This is the mail archive of the
gcc-patches@gcc.gnu.org
mailing list for the GCC project.
Re: PR 54168: Unnecessary narrowing in tree-ssa-forwprop pass?
- From: Richard Biener <richard dot guenther at gmail dot com>
- To: Kyrill Tkachov <kyrylo dot tkachov at arm dot com>
- Cc: GCC Patches <gcc-patches at gcc dot gnu dot org>
- Date: Tue, 14 Jan 2014 15:09:25 +0100
- Subject: Re: PR 54168: Unnecessary narrowing in tree-ssa-forwprop pass?
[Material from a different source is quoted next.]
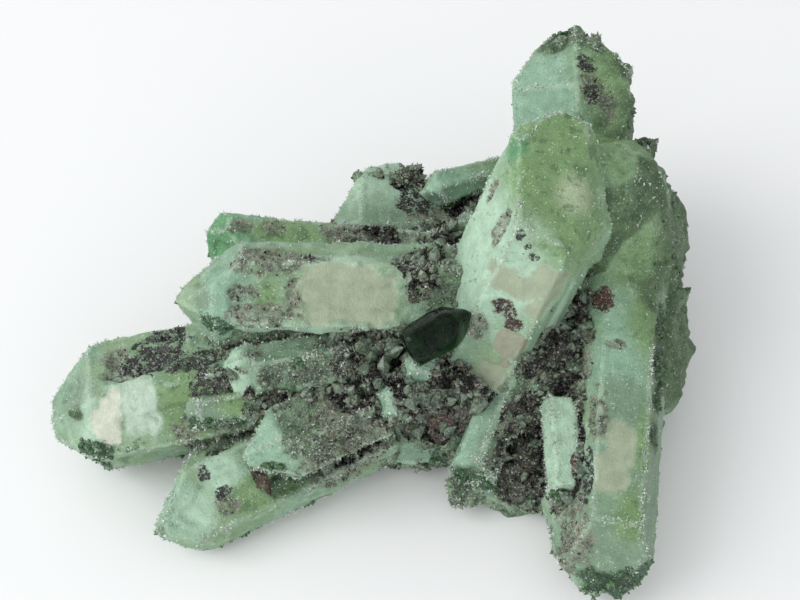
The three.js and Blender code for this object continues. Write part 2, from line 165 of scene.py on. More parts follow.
# Markings on the crystals. Each lies at a share of the crystal's length from its root and at an
# angle round it in degrees, and reaches so many millimetres along and round it.
SPOTS = {
    "left": [
        ("black", 0.51, 116, 6, 4), ("black", 0.56, 92, 9, 6), ("black", 0.44, 78, 10, 5),
        ("black", 0.34, 76, 6, 3), ("black", 0.39, 46, 9, 5), ("grey", 0.66, 101, 4, 5),
        ("white", 0.61, 41, 4.8, 8), ("cream", 0.675, 54, 2, 3.4), ("cream", 0.695, 42, 3, 4.4),
        ("cream", 0.715, 28, 3.6, 5.6), ("pale", 0.76, 30, 5, 14), ("dull", 0.79, 68, 5, 8),
        ("olive", 0.79, 46, 3, 2), ("leaf", 0.48, 33, 9, 12), ("grey", 0.5, 7, 4, 4),
        ("deep", 0.78, 3, 15, 3.2), ("pale", 0.64, 60, 6, 12), ("grey", 0.62, 84, 8, 4),
    ],
    "front_left": [
        ("grey", 0.64, 139, 13, 5), ("grey", 0.5, 140, 5, 3), ("black", 0.5, 143, 2, 1.6),
        ("leaf", 0.63, 85, 3.5, 4), ("grey", 0.71, 91, 4, 2), ("grey", 0.54, 83, 3.5, 6),
        ("grey", 0.65, 60, 8, 3), ("pale", 0.4, 133, 9, 6), ("window", 0.35, 88, 14.5, 8.5),
        ("deep", 0.8, 43, 7, 3.4), ("dull", 0.84, 78, 3, 3), ("mint", 0.78, 103, 7, 12),
        ("pale", 0.56, 42, 18, 2.6),
    ],
    "back_left": [
        ("emerald", 0.86, 95, 11, 10), ("deep", 0.93, 60, 5, 5), ("grey", 0.76, 104, 4, 2.2),
        ("grey", 0.64, 109, 3, 2), ("leaf", 0.58, 98, 11, 4), ("grey", 0.34, 110, 14, 4),
    ],
    "back": [
        ("dull", 0.3, 60, 14, 30), ("pale", 0.66, 60, 14, 14), ("black", 0.55, 115, 9, 6),
        ("grey", 0.4, 120, 14, 9), ("deep", 0.8, 60, 4, 20),
    ],
    "back_blade": [("mint", 0.75, 10, 14, 8), ("black", 0.5, 330, 10, 3)],
    "short": [
        ("dull", 0.66, 22, 7, 6), ("leaf", 0.45, 40, 6, 5), ("deep", 0.65, 345, 12, 3),
        ("deep", 0.84, 30, 2, 6), ("black", 0.36, 10, 3, 3),
    ],
    "middle": [
        ("pale", 0.88, 60, 4, 7), ("grey", 0.84, 57, 1.8, 2.2), ("grey", 0.79, 90, 2.8, 2.2),
        ("dull", 0.6, 60, 14, 10), ("sage", 0.48, 36, 12, 6), ("sage", 0.42, 78, 11, 5),
        ("deep", 0.62, 46, 1.8, 1.8), ("olive", 0.7, 345, 8, 4), ("black", 0.4, 24, 6, 5),
        ("grey", 0.36, 66, 6, 6), ("sage", 0.74, 30, 4, 3),
    ],
    "stub": [
        ("mint", 0.66, 90, 5, 10), ("deep", 0.79, 90, 2.4, 12), ("deep", 0.66, 350, 10, 2.6),
        ("sage", 0.34, 60, 11, 12), ("grey", 0.2, 40, 10, 10), ("deep", 0.62, 150, 9, 2),
        ("sage", 0.36, 118, 9, 5), ("grey", 0.34, 4, 11, 4), ("leaf", 0.46, 60, 3, 3),
    ],
    "lower_left": [
        ("deep", 0.8, 150, 14, 2.5), ("black", 0.58, 150, 3, 1.7), ("black", 0.66, 130, 1.7, 2.4),
        ("black", 0.62, 88, 2.8, 1.5), ("grey", 0.63, 62, 4, 3.2), ("olive", 0.88, 62, 5, 2.5),
        ("olive", 0.38, 56, 8, 4), ("grey", 0.22, 50, 12, 8), ("deep", 0.4, 66, 6, 2),
        ("pale", 0.6, 118, 6, 6), ("pale", 0.74, 80, 6, 6), ("rust", 0.49, 76, 2, 4),
        ("leaf", 0.54, 60, 7, 5), ("deep", 0.97, 100, 3, 8), ("mint", 0.8, 100, 8, 9),
    ],
    "upright": [
        ("pale", 0.54, 42, 24, 12), ("pale", 0.5, 80, 12, 14), ("leaf", 0.74, 75, 11, 17),
        ("leaf", 0.7, 118, 12, 13), ("leaf", 0.86, 80, 12, 20), ("emerald", 0.77, 14, 4, 3),
        ("pale", 0.63, 5, 14, 6), ("pale", 0.74, 122, 5, 4), ("pale", 0.7, 112, 4, 3),
        ("pale", 0.66, 88, 3, 5), ("beige", 0.745, 112, 6, 5.5), ("grey", 0.6, 49, 5.5, 2.6),
        ("grey", 0.65, 10, 4, 1.6), ("black", 0.62, 71, 1.4, 1), ("black", 0.55, 68, 0.9, 0.9),
        ("black", 0.58, 89, 0.9, 1.2), ("black", 0.57, 101, 1, 1.2), ("black", 0.6, 80, 0.8, 0.8),
        ("window", 0.5, 86, 4, 8), ("window", 0.53, 112, 4.5, 7), ("window", 0.46, 113, 3.5, 4),
        ("grey", 0.46, 130, 1.2, 1), ("rust", 0.43, 86, 3, 3.5), ("rust", 0.4, 99, 3.5, 2.6),
        ("plate", 0.345, 105, 4.2, 4.8), ("window", 0.25, 103, 4.2, 6),
        ("plate", 0.295, 107, 1.4, 1.6), ("grey", 0.36, 72, 3.6, 3), ("crevice", 0.29, 80, 8, 5),
        ("rust", 0.17, 96, 6, 6.5), ("rust", 0.1, 84, 8, 8), ("black", 0.12, 120, 6, 5),
        ("grey", 0.35, 150, 7, 3), ("mint", 0.38, 128, 5, 3), ("black", 0.24, 145, 9, 5),
        ("pale", 0.44, 150, 10, 2.5), ("mint", 0.42, 62, 8, 8),
    ],
    "tall": [
        ("mint", 0.66, 30, 17, 14), ("olive", 0.87, 20, 5, 11), ("deep", 0.9, 20, 4, 6),
        ("black", 0.76, 79, 4.5, 3), ("grey", 0.7, 80, 5, 4), ("black", 0.66, 78, 3.4, 2.4),
        ("leaf", 0.67, 105, 24, 12), ("leaf", 0.45, 90, 14, 14), ("emerald", 0.92, 60, 5, 7),
        ("grey", 0.62, 92, 4, 3), ("olive", 0.7, 125, 14, 5),
    ],
    "right": [
        ("rust", 0.33, 123, 3.5, 4), ("mint", 0.46, 98, 16, 8), ("leaf", 0.36, 62, 12, 8),
        ("deep", 0.44, 30, 22, 4.5), ("olive", 0.44, 38, 22, 6), ("grey", 0.43, 103, 1.6, 3),
        ("window", 0.64, 91, 6, 3.6), ("window", 0.7, 99, 5.5, 4.4), ("black", 0.7, 127, 9, 2),
        ("deep", 0.91, 45, 5, 10), ("dull", 0.7, 60, 18, 6), ("grey", 0.42, 150, 16, 4),
        ("black", 0.5, 165, 12, 5), ("grey", 0.8, 150, 14, 6), ("dull", 0.84, 92, 12, 9),
        ("grey", 0.58, 118, 8, 3), ("leaf", 0.2, 80, 14, 12), ("dull", 0.7, 22, 30, 7),
        ("leaf", 0.62, 60, 10, 4), ("leaf", 0.78, 74, 8, 5), ("dull", 0.56, 90, 8, 9),
        ("olive", 0.91, 45, 4, 10), ("deep", 0.87, 0, 5, 5),
    ],
    "blade": [("pale", 0.5, 110, 16, 8), ("deep", 0.88, 130, 3, 6), ("rust", 0.6, 60, 3, 1.2)],
    "slim": [
        ("mint", 0.6, 100, 26, 7), ("dull", 0.66, 45, 14, 5), ("olive", 0.9, 70, 5, 14),
        ("deep", 0.9, 70, 4.5, 14), ("grey", 0.5, 26, 12, 3), ("black", 0.62, 8, 8, 3),
        ("black", 0.4, 50, 4, 1.5),
    ],
    "low_front": [("black", 0.3, 100, 16, 10), ("grey", 0.8, 100, 10, 9)],
    "front_edge": [("mint", 0.55, 35, 12, 5), ("deep", 0.45, 20, 3, 3)],
    "pale": [("mint", 0.8, 0, 8, 8), ("sage", 0.6, 60, 4, 5), ("grey", 0.7, 120, 3, 3)],
    "hopper": [
        ("mint", 0.85, 11, 3, 12), ("grey", 0.7, 300, 5, 4), ("sage", 0.56, 90, 6, 9),
        ("sage", 0.5, 0, 6, 9),
    ],
    **dict.fromkeys(("flank_high", "flank_mid", "flank_low"), [("olive", 0.8, 90, 20, 30)]),
}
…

- Authentication-results: sourceware.org; auth=none
- References: <52D543C9 dot 4060105 at arm dot com>
On Tue, Jan 14, 2014 at 3:03 PM, Kyrill Tkachov <kyrylo.tkachov@arm.com> wrote:
> Hi all,
>
> I'm looking into PR 54168 where we end up generating an unnecessary extend
> operation on arm.
>
> Given code:
>
> struct b2Body {
> unsigned short flags;
> int type;
> };
>
> static _Bool IsAwake(struct b2Body *b)
> {
> return (b->flags & 2) == 2;
> }
>
>
> int foo(struct b2Body *bA, struct b2Body *bB)
> {
> int typeA = bA->type;
> int typeB = bB->type;
> _Bool activeA = IsAwake(bA) && typeA != 0;
> _Bool activeB = IsAwake(bB) && typeB != 0;
>
> if (!activeA && !activeB)
> {
> return 1;
> }
>
> return 0;
> }
>
> Compiled for arm-none-eabi with -O3 -march=armv7-a
>
> The inlined generated code for IsAwake contains the fragment:
>
> ldrh r0, [r1]
> and r0, r0, #2
> uxth r0, r0
> cmp r0, #0
>
> which contains a redundant extend, which also confuses combine and prevents
> the whole thing from being optimised into an ldrh ; ands sequence.
>
> Looking at the tree dumps I notice that after the forwprop pass the types of
> the operands in the _7 = _3 & 2; statement turn into short unsigned where
> before that pass they were just ints:
>
> IsAwake (struct b2Body * b)
> {
> short unsigned int _3;
> int _4;
> _Bool _6;
> short unsigned int _7;
>
> <bb 2>:
> _3 = b_2(D)->flags;
> _4 = (int) _3;
> _7 = _3 & 2;
> _6 = _7 != 0;
> return _6;
>
> }
>
>
> I believe the C standard expects the operation to be performed in int mode.
> Now, since this is a bitwise and operation with a known constant 2, the
> operation can be safely performed in unsigned short mode. However on
> word-based machines like arm this would introduce unnecessary extend
> operations down the line, as I believe is the case here.
Though the variant using shorts is clearly shorter (in number of stmts)
and thus easier to optimize. Am I correct that the issue in the end
is that _7 != 0 requires to extend _7? & 2 is trivially performed without
any extension, no?
Richard.
> Anyone have any insight on how to resolve this one?
>
> Thanks,
> Kyrill
>